-- WORK TO COMPLETE --
Reproduce exactly the lines below, from the first through the one containing "procedural material with", and nothing more.

Entries from a dataset:
━━━
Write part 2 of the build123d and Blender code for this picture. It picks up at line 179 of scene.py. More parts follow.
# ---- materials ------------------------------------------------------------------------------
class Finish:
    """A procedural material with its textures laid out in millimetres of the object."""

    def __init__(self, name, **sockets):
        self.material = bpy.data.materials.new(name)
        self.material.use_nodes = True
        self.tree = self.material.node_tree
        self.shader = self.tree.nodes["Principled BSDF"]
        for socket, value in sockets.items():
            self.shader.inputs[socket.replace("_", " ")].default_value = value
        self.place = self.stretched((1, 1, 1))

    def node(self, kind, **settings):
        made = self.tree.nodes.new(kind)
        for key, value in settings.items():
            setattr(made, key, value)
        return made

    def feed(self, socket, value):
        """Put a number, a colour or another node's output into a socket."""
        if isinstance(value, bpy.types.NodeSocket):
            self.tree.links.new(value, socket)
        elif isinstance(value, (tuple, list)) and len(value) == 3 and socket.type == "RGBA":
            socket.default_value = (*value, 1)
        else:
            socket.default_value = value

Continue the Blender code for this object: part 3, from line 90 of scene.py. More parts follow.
━━━
-- RESPONSE BELOW --
Write part 2 of the build123d and Blender code for this picture. It picks up at line 179 of scene.py. More parts follow.
# ---- materials ------------------------------------------------------------------------------
class Finish:
    """A procedural material with its textures laid out in millimetres of the object."""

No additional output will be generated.